Like the fact that just 3,421 Korean men took out paternity leave in 2014.
Or that fathers only make up 5 percent of parents taking leave.
Or that the Korean Women’s Development Institute found that just 2% of Korean men had taken out leave.

But then again, if you prefer to take a positive approach to what is happening in South Korea you can instead read the statistics like this:

The 3421 men who took paternity leave in 2105 was double the number who did so in 2012.
Or, that the number of fathers taking paternity leave increased by 40% last year.
Or that 64% of Korean men are WILLING to take paternity leave.

I think this is a classic example of seeing the early stages of a strong trend.

If you double 1 you get 2. If you double 2 you get 4 and if you double 4 you get 8.
With a quick glance it might look like not much is happening, but as we all know if we go on for a few more steps we quickly reach big numbers.
16, 32, 64, 128, 256 and 1024.
In 10 steps we increase the number with a factor of 1000. In 20 steps we increase it by a factor of 1 million (!)

But when the increase is small in the beginning it’s hard to see what is going on.

I think it is very much the same with the attitudes and behaviours around men’s (and society’s) view on the fathers role in bringing up the children of a family.

Call me an optimistic optimist – and perhaps I am – but perhaps I am instead just good at spotting a trend …

In an article on Reuters (where the statistics above also are taken from) they write about the success of the TV show “Return of Superman” where male celebrities are taking care of their own children and about how reality shows like “Return of the Superman” changed Koreans view of what a father can, and should, do when it comes to rising the children.
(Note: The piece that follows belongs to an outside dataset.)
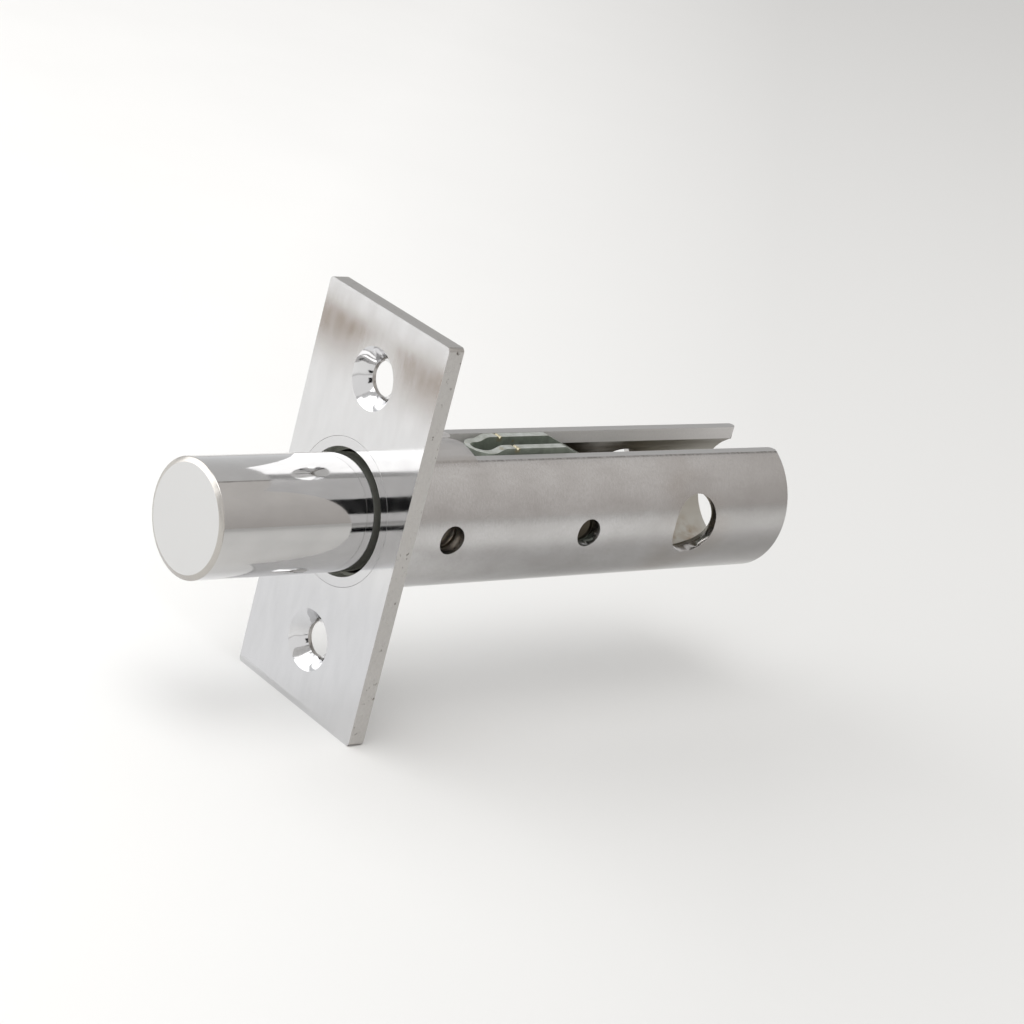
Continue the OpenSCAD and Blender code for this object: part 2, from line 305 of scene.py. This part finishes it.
def bolt_chrome():
    """Bright chrome: a cleaner nose, a duller chamfer with painted shade, faint lines on the bar.
    """
    metal, tree, coords = material("polished_chrome_bolt")
    haze = noise(tree, coords, 3.0, (1.6, 1, 1))
    marks = noise(tree, coords, 0.3)
    drawn = noise(tree, coords, 0.35, (9, 1, 1), 2.0)
    x = axes(tree, coords.outputs["Object"])[0]
    facing = axes(tree, coords.outputs["Normal"])[0]
    colour = blend(tree, between(tree, haze, 0.35, 0.7), "#CBCAC9", "#C5C4C3")
    rough = between(tree, haze, *NOISE_SPAN, 0.05, 0.09)
    # The nose was faced and polished last and is the cleanest part.
    colour = blend(tree, between(tree, facing, *NOSE_FACING), colour, "#D2D2D2")
    # The chamfer round it was only turned, so it is duller and a little creamy. Its colour is also
    # darkened with painted shade, which tones down the lamp's highlight there.
    turned_chamfer_and_shade = all_of(tree, zone(tree, x, CHAMFER_X), between(tree, facing, *CHAMFER_FACING))
    colour = blend(tree, all_of(tree, turned_chamfer_and_shade, 0.7), colour, "#ACA7A0")
    rough = mix(tree, turned_chamfer_and_shade, rough, 0.26)
    # The bar was drawn through a die first: its lines fray the edges of a reflection.
    normal = true_round(tree, coords, BOLT_R, BOLT_ROUND_X)
    normal = bump(tree, drawn, 0.0025, normal)
    normal = bump(tree, marks, 0.0005, normal)
    finish_metal(tree, colour, rough, normal)
    return metal


dress("bolt_rod", bolt_chrome())

# %% [markdown]
# ## Chrome on the faceplate
# The plate is cut from steel strip. Its faces were brushed along the plate before plating, which
# leaves fine lines along Z. Its edges were sheared, so they are duller, greyer and pitted. One
# material does both: the surface's own direction tells a face from an edge.

# %% Plate chrome
EDGE_FACING, END_FACING = (0.55, 0.2), (0.6, 0.9)


def plate_chrome():
    """Brushed chrome on the faces, sheared and pitted metal on the edges."""
    metal, tree, coords = material("brushed_chrome_plate")
    facing, _, endways = axes(tree, coords.outputs["Normal"])
    edge = between(tree, apart(tree, facing), *EDGE_FACING)
    lines = noise(tree, coords, 0.16, (1, 1, 60), 2.0)
    haze = noise(tree, coords, 2.5, (1, 1, 3))
    grit = noise(tree, coords, 0.35, (1, 1, 1.6), 4.0, 0.7)
    pits = between(tree, noise(tree, coords, 0.8, (1, 1, 1.4)), 0.66, 0.74)
    face = blend(tree, between(tree, haze, *NOISE_SPAN), "#D6D6D7", "#D0D0D1")
    sheared = blend(tree, grit, "#B3B0AD", "#CFCDCA")
    sheared = blend(tree, pits, sheared, "#6F6A64")
    # The two short ends were cropped with a blunter tool: darker than the long edges.
    cropped = between(tree, apart(tree, endways), *END_FACING, 0.0, 0.45)
    sheared = blend(tree, cropped, sheared, "#7E7973")
    shine = between(tree, haze, *NOISE_SPAN, 0.07, 0.12)
    dull = between(tree, grit, *NOISE_SPAN, 0.26, 0.38)
    height = mix(tree, edge, lines, grit)
    depth_mm = between(tree, edge, 0, 1, 0.0015, 0.02)
    normal = bump(tree, all_of(tree, height, depth_mm), 1.0)
    finish_metal(tree, blend(tree, edge, face, sheared), mix(tree, edge, shine, dull), normal)
    return metal


dress("faceplate", plate_chrome())

# %% [markdown]
# ## Satin nickel on the case
# The case is steel sheet, punched flat, rolled round a mandrel and nickel plated. Nickel is
# warmer than chrome, and the rolled sheet keeps a satin skin that blurs what it mirrors to soft
# bands. The tools left brownish drag marks near the keyhole, and the land that was pressed flat
# on each lip has a row of small dents along its outer edge. Painted shade darkens that edge's
# crease to a dotted line and greys the land and the two front lobes.
# The zones below say where each of these holds: a mask is 0 at the first place, 1 at the second.
# FACING is a part of the surface's direction along one axis, from 0 to 1.

# %% Zones of the case
CASE_R = -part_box("case_tube")[0].z / MM
CASE_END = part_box("case_tube")[1].x / MM
CASE_ROUND_X = (0.3, CASE_END - 0.5)
TAIL_X = (38, 74)
KEYHOLE_X, KEYHOLE_REACH = 54.5, (9.5, 4)
DENT_SHADE_Y, DENT_SHADE_WIDTH, DENT_SHADE_Z = 5.3, (0.3, 0.1), (8.6, 8.8)
LAND_Z, LAND_FACING = (9, 9.1), (0.97, 0.99)
LOBES_X, LOBES_Z = (14.7, 14.4), (8.6, 9.2)
NECK_X = (-2.38, -2.42)
SLOT_Y, SLOT_Z, SLOT_FACING = (4.5, 4.2), (7.1, 7.4), (0.9, 0.97)
print("case radius", round(CASE_R, 2), "mm, its tail at x =", round(CASE_END, 2), "mm")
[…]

Men want to be superheroes, and we are now living in a time where male celebrities in a conservative country like South Korea as described and perceived as super heroes – for taking care of their kids…

Who would have thought.

We are living in interesting times, and I think we very soon will look back on today as the time the world woke up from a collective hypnosis of thinking that children only needed one parent and ask ourselves “What where we thinking?”. And because we are in the early stage of this strong change I think that most people haven’t yet understood what is happening around us.

For the sake of our families, and our children, I hope I am right.